Publication Date: 9/8/2018
Event: European Conference on Computer Vision – ECCV 2018, Munich, Germany
Reference: pp 832-850, 2018
Authors: Mohammed E. Fathy, Google, NEC Laboratories America, Inc.; Quoc-Huy Tran, NEC Laboratories America, Inc.; M. Zeeshan Zia, Microsoft, NEC Laboratories America, Inc.; Paul Vernaza, NEC Laboratories America, Inc.; Manmohan Chandraker, NEC Laboratories America, Inc., University of California
Abstract: Interest point descriptors have fueled progress on almost every problem in computer vision. Recent advances in deep neural networks have enabled task-specific learned descriptors that outperform hand-crafted descriptors on many problems. We demonstrate that commonly used metric learning approaches do not optimally leverage the feature hierarchies learned in a Convolutional Neural Network (CNN), especially when applied to the task of geometric feature matching. While a metric loss applied to the deepest layer of a CNN, is often expected to yield ideal features irrespective of the task, in fact the growing receptive field as well as striding effects cause shallower features to be better at high precision matching tasks.
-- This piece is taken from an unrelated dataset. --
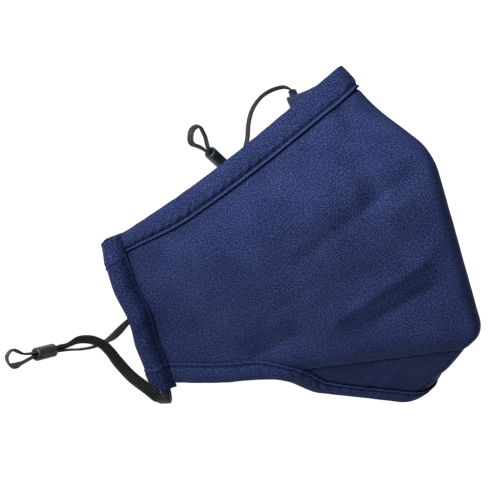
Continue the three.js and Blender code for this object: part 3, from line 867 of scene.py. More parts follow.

We leverage this insight together with explicit supervision at multiple levels of the feature hierarchy for better regularization, to learn more effective descriptors in the context of geometric matching tasks. Further, we propose to use activation maps at different layers of a CNN, as an effective and principled replacement for the multi-resolution image pyramids often used for matching tasks. We propose concrete CNN architectures employing these ideas and evaluate them on multiple datasets for 2D and 3D geometric matching as well as optical flow, demonstrating state-of-the-art results and generalization across datasets.